The received code may be executed by processor 504 as it is received, and/or stored in storage device 510, or other non-volatile storage for later execution.
Unless otherwise defined, all terms (including technical and scientific terms) are to be given their ordinary and customary meaning to a person of ordinary skill in the art, and are not to be limited to a special or customized meaning unless expressly so defined herein.
This application may include references to certain trademarks. Although the use of trademarks is permissible in patent applications, the proprietary nature of the marks should be respected and every effort made to prevent their use in any manner which might adversely affect their validity as trademarks.
Embodiments are directed to a system with one or more devices that include a hardware processor and that are configured to perform any of the operations described herein and/or recited in any of the claims below.
In an embodiment, one or more non-transitory computer readable storage media comprises instructions which, when executed by one or more hardware processors, cause performance of any of the operations described herein and/or recited in any of the claims.
In an embodiment, a method comprises operations described herein and/or recited in any of the claims, the method being executed by at least one device including a hardware processor.

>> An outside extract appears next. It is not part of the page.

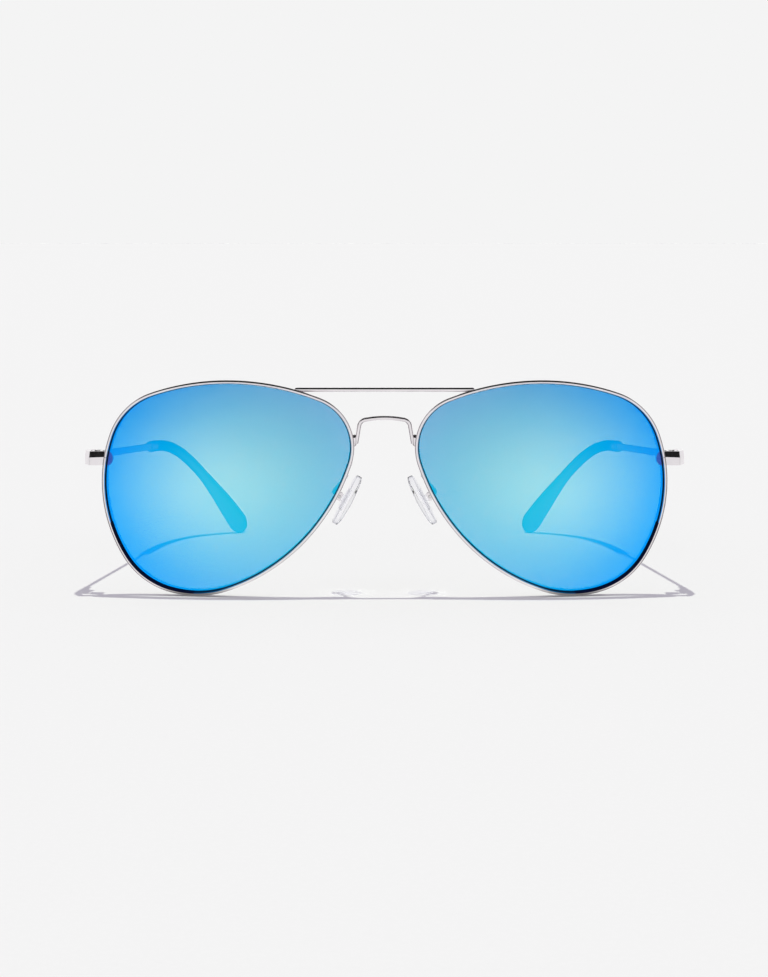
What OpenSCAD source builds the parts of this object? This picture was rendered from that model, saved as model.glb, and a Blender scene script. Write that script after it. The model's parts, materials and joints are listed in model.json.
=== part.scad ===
// Aviator sunglasses: metal rims, mirrored lenses, double bridge, folding temples.
// Origin on the table, under the middle of the open pair.
// +X towards the wearer's left, +Y back along the temples, +Z up. Millimetres.

/* [Lenses] */
// distance between the two lens frames' centres
lens_pitch = 76.64; // [74:0.1:80]
// height of the lens frame's centre above the table
lens_height = 27.14; // [27:0.01:27.4]
// base curve: radius of the lens front
lens_curve_r = 88; // [80:1:100]
// lens thickness
lens_thick = 1.8; // [1.4:0.1:1.8]
// forward lean of the top of the lenses, degrees
lens_lean = 5; // [3:0.5:7]
// backward turn of the outer side of each lens, degrees
lens_wrap = 4; // [2:0.5:6]

/* [Rims] */
// rim wire, inside to outside
rim_wire = 0.76; // [0.7:0.02:1]
// rim lip in front of the lens
rim_lip = 0.8; // [0.4:0.1:1]
// how far the lens edge sits in the rim's groove
tongue_deep = 0.34; // [0.26:0.02:0.4]
// saw cut through the rim, between the two lock blocks
rim_cut = 0.1; // [0.06:0.02:0.3]

/* [Bridge and bar] */
// wire diameter of the bridge and of the brow bar
wire_d = 1; // [0.8:0.05:1.4]
// half the length of the brow bar
bar_half = 20.4; // [16:0.1:21]
// height of the brow bar's axis
bar_height = 49.25; // [49:0.05:49.6]
// height of the bridge's top
bridge_top = 42.8; // [42:0.1:43.5]
// half the bridge's width at its corners
bridge_half = 5.9; // [5.6:0.1:6.2]

/* [Nose pads] */
// pad length
pad_long = 12.8; // [11:0.1:14]
// pad width, front to back
pad_wide = 7.4; // [6:0.1:8]
// pad thickness in the middle
pad_thick = 1.8; // [1.6:0.1:2]

/* [Temples] */
// height of the end piece and of the temple's front end
end_tall = 3.15; // [2.9:0.05:3.3]
// height of the temple's thin part
arm_tall = 1.7; // [1.4:0.1:2]
// temple thickness
arm_thick = 0.9; // [0.7:0.05:1]
// diameter of the tip sleeve behind its collar
sleeve_d = 2.9; // [2.5:0.1:3]
// width of the flat end of the tip sleeve
paddle_wide = 5.9; // [4.5:0.1:6.5]
// thickness of the flat end of the tip sleeve
paddle_thick = 2.5; // [2:0.1:3]

/* [Hidden] */
$fn = 48;

silver = [0.80, 0.79, 0.80];
clear = [0.93, 0.94, 0.97, 0.5];
mirror_blue = [0.30, 0.70, 0.95, 0.7];
sleeve_black = [0.05, 0.05, 0.055];

gap = 0.03;
wire_r = wire_d / 2;
slot_wide = 0.18;
// Shapes are drawn with y = 0 at the lens fronts and moved forward by this at the end,
// which is half the depth of the open pair.
half_depth = 59.88;

// Lens outline: seven tangent arcs. arc_from is where each begins, arc_r its radius.
// The second and sixth radii close the loop.
arc_from = [-75, -30, 20, 70, 113, 198, 250, 285];
arc_base = [16.5, 0, 16, 53.4, 12, 0, 23];
arc_start = [8.8, -10.15];
arc_step = 3;
function arc_dx(i) = cos(arc_from[i + 1]) - cos(arc_from[i]);
function arc_dy(i) = sin(arc_from[i + 1]) - sin(arc_from[i]);
function fixed_sum(i, y) = i < 0 ? 0
    : arc_base[i] * (y ? arc_dy(i) : arc_dx(i)) + fixed_sum(i - 1, y);
loop_x = fixed_sum(6, false);
loop_y = fixed_sum(6, true);
loop_det = arc_dx(1) * arc_dy(5) - arc_dx(5) * arc_dy(1);
arc_r = [arc_base[0], (arc_dx(5) * loop_y - loop_x * arc_dy(5)) / loop_det, arc_base[2],
         arc_base[3], arc_base[4], (loop_x * arc_dy(1) - arc_dx(1) * loop_y) / loop_det,
         arc_base[6]];
function arc_mid(i) = i == 0 ? arc_start
    : arc_mid(i - 1) + (arc_r[i - 1] - arc_r[i]) * [cos(arc_from[i]), sin(arc_from[i])];
function arc_parts(i) = ceil((arc_from[i + 1] - arc_from[i]) / arc_step);
function outline(grow) = [
    for (i = [0 : 6])
        let (n = arc_parts(i), da = (arc_from[i + 1] - arc_from[i]) / n)
            for (k = [0 : n - 1])
                let (a = arc_from[i] + k * da)
                    arc_mid(i) + (arc_r[i] + grow) * [cos(a), sin(a)]];

// Lens frame: x outwards, y backwards from the lens front, z up.
front_r = lens_curve_r + rim_lip;
lens_back_r = lens_curve_r - lens_thick;
rim_back_r = lens_back_r - 0.2;
tongue_front_r = lens_curve_r - 0.45;
tongue_back_r = lens_back_r + 0.45;
groove_deep = tongue_deep + 0.05;

// Rim lock: a rounded block behind the rim's outer side.
lock_x = 66.1;
lock_z = 32.7;
lock_r = 2.1;
lock_tall = 3.3;
lock_back = 11.4;
lock_screw_x = 66.0;
lock_screw_y = 9.9;
lock_screw_r = 0.45;
lock_head_r = 0.62;
lock_flat_x = 67.1;

// End piece and hinge.
end_mid_z = 32.85;
end_low = end_mid_z - end_tall / 2;
end_high = end_mid_z + end_tall / 2;
end_front = 5.8;
end_back = 12;
end_out = 70.45;
hinge_x = 68.0;
hinge_y = 13.6;
knuckle_r = 1.3;
knuckle_mid = 0.9;
end_wall = 1.25;
hinge_low = end_low + 0.2;
hinge_high = end_high - 0.6;
hinge_mid = (hinge_low + hinge_high) / 2;
hinge_pin_r = 0.5;
hinge_head_r = 0.85;

// Temple: starts at its butt face, leans inwards and falls towards the back.
arm_in = 7.7;
arm_fall = 3.3;
arm_start = [end_out - arm_thick / 2, end_back + 0.06, end_mid_z];
arm_dir = [-sin(arm_in) * cos(arm_fall), cos(arm_in) * cos(arm_fall), -sin(arm_fall)];
collar_at = 60.6;
collar_long = 2.6;
sleeve_at = collar_at + collar_long + gap;
core_r = 0.44;
core_end = 0.88;
core_sides = 10;
core_times = [for (i = [0 : 11]) core_end * i / 11];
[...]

Any combination of the features and functionalities described herein may be used in accordance with one or more embodiments. In the foregoing specification, embodiments have been described with reference to numerous specific details that may vary from implementation to implementation. The specification and drawings are, accordingly, to be regarded in an illustrative rather than a restrictive sense. The sole and exclusive indicator of the scope of the disclosure, and what is intended by the applicants to be the scope of the disclosure, is the literal and equivalent scope of the set of claims that issue from this application, in the specific form in which such claims issue, including any subsequent correction.